Lift out, unaltered, the lines of the material below between the line holding "ring.data.materials.append(jade())" and the line holding "for node in", counting both.

━━━━━ DATA FOR THE TASK ━━━━━

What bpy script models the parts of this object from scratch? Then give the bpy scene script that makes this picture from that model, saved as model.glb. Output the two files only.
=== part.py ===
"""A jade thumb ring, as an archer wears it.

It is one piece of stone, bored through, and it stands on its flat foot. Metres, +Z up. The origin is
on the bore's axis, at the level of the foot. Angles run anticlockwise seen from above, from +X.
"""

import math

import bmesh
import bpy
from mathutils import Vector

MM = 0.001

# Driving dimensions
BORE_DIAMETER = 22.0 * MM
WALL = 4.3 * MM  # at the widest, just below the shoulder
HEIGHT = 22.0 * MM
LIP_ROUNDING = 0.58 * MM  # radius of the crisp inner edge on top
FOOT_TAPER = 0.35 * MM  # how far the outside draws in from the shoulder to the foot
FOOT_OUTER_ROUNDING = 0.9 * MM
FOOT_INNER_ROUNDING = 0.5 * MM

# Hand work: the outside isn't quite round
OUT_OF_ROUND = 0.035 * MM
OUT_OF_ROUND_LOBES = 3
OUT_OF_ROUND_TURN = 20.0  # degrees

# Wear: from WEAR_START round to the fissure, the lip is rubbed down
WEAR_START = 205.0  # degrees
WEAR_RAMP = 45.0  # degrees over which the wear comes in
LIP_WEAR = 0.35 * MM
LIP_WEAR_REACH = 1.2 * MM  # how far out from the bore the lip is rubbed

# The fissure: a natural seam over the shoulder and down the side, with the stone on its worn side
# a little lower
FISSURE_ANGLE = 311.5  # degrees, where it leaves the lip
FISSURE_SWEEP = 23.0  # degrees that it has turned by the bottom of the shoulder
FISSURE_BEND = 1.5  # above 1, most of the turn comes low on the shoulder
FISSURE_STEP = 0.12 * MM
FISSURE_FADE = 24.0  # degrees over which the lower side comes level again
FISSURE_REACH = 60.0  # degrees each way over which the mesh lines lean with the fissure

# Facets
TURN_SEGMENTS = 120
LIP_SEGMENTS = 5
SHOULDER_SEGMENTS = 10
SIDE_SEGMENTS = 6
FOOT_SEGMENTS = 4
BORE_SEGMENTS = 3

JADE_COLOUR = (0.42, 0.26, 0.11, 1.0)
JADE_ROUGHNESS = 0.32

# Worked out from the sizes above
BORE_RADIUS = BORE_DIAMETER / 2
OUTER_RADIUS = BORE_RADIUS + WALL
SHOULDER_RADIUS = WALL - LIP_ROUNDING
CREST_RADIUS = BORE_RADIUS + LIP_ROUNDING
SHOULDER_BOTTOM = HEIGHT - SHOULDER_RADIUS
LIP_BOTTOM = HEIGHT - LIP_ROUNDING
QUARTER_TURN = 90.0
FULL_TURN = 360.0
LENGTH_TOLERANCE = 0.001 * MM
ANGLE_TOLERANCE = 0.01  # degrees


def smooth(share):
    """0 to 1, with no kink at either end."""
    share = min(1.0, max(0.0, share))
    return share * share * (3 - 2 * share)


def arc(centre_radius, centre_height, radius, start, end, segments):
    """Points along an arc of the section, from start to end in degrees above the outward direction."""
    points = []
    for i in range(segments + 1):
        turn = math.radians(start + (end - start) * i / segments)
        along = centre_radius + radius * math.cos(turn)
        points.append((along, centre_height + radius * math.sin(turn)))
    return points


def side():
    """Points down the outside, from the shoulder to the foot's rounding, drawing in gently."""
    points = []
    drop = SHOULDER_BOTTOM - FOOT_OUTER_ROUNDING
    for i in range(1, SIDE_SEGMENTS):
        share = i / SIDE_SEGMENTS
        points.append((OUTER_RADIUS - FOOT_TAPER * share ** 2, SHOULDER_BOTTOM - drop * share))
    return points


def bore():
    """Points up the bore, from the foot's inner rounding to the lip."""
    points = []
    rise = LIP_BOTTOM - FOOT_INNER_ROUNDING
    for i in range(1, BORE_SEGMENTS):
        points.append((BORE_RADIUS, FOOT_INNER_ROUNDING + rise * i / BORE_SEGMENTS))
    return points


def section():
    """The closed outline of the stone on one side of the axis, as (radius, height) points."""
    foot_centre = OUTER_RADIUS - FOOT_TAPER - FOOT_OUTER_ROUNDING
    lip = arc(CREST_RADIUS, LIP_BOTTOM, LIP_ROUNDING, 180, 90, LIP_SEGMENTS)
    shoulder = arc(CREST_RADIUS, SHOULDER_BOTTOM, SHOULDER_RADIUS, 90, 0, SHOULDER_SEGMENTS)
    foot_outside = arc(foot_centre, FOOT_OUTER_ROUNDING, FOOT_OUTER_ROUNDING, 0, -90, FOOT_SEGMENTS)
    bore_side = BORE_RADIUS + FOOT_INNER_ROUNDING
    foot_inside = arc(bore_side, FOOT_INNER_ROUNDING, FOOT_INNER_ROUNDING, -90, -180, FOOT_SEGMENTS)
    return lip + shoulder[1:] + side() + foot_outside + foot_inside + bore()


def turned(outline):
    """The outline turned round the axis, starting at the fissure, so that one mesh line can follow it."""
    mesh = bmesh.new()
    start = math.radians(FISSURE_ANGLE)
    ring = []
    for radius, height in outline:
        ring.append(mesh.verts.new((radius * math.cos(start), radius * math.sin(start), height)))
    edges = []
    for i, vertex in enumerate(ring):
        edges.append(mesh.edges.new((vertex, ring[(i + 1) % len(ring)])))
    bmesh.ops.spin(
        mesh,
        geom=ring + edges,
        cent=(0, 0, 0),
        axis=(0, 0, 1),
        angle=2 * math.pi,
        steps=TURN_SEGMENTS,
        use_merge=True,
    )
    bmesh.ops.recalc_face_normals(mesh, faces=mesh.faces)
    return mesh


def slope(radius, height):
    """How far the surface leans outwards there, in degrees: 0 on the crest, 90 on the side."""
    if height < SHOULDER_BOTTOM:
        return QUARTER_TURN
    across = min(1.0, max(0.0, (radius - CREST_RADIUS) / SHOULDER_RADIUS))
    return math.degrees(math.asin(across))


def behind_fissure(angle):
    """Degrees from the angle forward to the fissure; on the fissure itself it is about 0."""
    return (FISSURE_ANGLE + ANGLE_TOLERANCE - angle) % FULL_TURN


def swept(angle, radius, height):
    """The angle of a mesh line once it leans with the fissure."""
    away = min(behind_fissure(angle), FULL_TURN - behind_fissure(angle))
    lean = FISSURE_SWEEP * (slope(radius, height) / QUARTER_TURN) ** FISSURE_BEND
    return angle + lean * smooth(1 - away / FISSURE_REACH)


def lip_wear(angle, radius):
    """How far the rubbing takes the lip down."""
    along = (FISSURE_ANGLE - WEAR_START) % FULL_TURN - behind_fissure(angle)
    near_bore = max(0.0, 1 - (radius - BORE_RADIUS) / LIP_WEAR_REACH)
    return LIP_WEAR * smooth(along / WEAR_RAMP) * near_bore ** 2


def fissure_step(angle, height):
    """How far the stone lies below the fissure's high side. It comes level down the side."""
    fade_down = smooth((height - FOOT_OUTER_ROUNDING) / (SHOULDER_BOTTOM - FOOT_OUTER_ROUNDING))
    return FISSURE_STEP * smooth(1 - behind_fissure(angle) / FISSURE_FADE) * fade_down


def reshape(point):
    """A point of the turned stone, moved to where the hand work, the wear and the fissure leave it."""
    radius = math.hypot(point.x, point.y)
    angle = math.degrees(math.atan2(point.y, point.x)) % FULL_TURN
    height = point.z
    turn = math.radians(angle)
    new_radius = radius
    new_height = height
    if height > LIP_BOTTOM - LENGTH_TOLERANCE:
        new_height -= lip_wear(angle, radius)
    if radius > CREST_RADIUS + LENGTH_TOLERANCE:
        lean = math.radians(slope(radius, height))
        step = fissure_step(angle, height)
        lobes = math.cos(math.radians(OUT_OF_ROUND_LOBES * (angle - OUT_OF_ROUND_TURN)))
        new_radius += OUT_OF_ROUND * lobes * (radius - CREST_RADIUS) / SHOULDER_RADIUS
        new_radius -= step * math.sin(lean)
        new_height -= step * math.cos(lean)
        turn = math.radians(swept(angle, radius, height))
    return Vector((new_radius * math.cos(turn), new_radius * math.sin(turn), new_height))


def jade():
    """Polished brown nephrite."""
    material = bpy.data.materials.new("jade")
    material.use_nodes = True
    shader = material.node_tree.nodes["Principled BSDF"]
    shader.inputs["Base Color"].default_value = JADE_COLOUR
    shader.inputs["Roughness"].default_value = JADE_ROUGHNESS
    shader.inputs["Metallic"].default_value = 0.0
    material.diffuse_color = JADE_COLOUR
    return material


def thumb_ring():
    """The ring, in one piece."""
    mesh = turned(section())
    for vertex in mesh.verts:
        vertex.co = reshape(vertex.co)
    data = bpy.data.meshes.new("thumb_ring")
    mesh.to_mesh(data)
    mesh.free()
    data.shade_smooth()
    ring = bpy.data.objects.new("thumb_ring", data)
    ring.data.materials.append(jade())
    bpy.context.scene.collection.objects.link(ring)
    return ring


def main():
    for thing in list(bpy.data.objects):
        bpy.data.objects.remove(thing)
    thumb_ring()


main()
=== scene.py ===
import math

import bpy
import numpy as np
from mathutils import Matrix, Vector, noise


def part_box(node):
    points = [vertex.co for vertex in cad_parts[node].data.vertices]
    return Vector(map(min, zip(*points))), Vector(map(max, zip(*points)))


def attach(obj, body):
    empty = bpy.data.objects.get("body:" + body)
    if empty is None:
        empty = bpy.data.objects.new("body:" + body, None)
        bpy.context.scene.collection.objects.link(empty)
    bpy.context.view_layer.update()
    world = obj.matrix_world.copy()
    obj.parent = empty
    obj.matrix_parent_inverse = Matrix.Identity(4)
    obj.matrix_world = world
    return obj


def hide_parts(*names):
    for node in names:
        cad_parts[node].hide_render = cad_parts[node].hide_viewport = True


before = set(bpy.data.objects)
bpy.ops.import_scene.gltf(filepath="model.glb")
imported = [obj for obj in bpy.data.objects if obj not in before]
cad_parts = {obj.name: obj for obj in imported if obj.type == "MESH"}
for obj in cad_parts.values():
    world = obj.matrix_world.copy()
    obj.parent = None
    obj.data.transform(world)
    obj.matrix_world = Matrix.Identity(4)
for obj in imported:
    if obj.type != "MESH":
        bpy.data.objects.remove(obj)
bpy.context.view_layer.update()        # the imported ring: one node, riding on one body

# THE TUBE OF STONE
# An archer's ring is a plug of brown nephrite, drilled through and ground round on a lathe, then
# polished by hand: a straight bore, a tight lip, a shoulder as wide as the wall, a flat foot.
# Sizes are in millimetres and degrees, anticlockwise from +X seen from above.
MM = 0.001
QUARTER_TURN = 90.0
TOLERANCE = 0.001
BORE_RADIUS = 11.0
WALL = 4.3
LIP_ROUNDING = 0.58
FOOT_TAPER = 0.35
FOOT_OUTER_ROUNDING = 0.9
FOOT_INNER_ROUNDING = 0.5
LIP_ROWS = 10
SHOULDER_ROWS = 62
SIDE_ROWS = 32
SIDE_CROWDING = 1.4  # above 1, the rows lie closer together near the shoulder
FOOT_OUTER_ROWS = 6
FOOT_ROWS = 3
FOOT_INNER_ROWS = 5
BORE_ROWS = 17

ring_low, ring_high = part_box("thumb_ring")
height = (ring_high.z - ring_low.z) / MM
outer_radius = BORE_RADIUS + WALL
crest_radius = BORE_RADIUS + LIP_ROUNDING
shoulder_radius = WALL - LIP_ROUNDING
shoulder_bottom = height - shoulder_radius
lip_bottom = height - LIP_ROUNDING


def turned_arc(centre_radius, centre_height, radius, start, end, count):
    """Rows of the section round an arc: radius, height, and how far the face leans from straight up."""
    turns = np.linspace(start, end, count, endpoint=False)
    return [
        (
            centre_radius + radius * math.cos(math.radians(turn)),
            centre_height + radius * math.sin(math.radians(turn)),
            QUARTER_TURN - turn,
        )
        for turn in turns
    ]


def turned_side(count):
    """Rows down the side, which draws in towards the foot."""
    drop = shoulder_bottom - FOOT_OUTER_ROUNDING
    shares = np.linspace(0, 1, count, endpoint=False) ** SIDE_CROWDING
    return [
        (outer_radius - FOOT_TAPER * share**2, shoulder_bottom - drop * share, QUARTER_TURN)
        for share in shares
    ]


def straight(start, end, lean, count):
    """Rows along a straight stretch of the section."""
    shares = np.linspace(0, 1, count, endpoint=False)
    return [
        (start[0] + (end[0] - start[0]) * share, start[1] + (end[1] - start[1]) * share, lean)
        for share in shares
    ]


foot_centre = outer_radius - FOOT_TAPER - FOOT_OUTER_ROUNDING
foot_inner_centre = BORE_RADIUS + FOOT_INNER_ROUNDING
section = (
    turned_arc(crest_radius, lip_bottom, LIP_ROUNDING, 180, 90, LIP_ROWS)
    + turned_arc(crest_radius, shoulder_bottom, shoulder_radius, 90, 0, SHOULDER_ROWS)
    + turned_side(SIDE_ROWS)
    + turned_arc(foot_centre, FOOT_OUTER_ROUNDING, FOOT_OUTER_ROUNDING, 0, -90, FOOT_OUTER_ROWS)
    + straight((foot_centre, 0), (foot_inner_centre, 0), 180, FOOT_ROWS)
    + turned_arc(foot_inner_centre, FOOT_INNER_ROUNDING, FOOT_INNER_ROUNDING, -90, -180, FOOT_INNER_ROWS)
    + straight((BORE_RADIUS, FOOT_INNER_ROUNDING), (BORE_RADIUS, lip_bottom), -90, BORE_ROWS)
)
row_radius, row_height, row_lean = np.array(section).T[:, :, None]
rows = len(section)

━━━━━
━━━━━ DATA FOR THE TASK ━━━━━

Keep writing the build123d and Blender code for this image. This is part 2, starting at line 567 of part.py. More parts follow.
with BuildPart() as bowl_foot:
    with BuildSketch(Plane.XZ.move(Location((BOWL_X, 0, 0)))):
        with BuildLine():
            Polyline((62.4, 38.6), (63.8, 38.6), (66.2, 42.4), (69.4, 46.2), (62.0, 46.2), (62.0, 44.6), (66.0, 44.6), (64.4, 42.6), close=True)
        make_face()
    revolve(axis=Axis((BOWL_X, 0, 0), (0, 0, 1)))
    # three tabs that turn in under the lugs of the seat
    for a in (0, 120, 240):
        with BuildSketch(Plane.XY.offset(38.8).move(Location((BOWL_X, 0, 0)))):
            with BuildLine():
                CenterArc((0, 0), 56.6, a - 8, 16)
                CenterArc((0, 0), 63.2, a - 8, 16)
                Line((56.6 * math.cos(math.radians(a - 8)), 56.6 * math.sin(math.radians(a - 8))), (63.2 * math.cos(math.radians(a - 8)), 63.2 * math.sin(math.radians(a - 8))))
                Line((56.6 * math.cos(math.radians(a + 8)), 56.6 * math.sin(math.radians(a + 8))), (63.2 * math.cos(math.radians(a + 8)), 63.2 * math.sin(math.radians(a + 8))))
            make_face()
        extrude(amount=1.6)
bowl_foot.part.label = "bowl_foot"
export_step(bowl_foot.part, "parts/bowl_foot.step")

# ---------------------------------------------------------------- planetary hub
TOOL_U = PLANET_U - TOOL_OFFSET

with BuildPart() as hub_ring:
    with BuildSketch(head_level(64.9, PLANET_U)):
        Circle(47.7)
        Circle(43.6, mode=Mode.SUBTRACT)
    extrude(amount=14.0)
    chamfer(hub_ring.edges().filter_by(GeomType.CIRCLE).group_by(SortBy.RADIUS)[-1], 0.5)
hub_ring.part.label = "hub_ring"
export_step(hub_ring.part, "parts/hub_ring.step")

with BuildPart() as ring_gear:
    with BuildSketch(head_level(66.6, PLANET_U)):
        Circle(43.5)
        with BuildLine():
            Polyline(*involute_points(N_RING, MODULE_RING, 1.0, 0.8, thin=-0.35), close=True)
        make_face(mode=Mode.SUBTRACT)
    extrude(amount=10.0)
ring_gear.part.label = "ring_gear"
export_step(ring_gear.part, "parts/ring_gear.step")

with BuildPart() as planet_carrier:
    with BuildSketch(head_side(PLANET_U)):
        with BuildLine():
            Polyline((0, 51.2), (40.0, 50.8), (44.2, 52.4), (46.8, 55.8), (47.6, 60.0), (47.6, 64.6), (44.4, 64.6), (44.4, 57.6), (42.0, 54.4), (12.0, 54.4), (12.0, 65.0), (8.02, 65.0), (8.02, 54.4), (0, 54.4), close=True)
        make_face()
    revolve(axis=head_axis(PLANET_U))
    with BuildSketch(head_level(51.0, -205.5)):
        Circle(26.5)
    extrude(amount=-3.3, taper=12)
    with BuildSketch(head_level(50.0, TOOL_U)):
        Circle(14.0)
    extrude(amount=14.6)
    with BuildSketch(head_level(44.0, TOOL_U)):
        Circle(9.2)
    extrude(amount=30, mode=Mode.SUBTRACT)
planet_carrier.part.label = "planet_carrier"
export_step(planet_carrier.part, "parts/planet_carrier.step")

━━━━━

- _SOLUTION FOR THIS PROBLEM_:
    ring.data.materials.append(jade())
    bpy.context.scene.collection.objects.link(ring)
    return ring


def main():
    for thing in list(bpy.data.objects):
        bpy.data.objects.remove(thing)
    thumb_ring()


main()
=== scene.py ===
import math

import bpy
import numpy as np
from mathutils import Matrix, Vector, noise


def part_box(node):
    points = [vertex.co for vertex in cad_parts[node].data.vertices]
    return Vector(map(min, zip(*points))), Vector(map(max, zip(*points)))


def attach(obj, body):
    empty = bpy.data.objects.get("body:" + body)
    if empty is None:
        empty = bpy.data.objects.new("body:" + body, None)
        bpy.context.scene.collection.objects.link(empty)
    bpy.context.view_layer.update()
    world = obj.matrix_world.copy()
    obj.parent = empty
    obj.matrix_parent_inverse = Matrix.Identity(4)
    obj.matrix_world = world
    return obj


def hide_parts(*names):
    for node in names:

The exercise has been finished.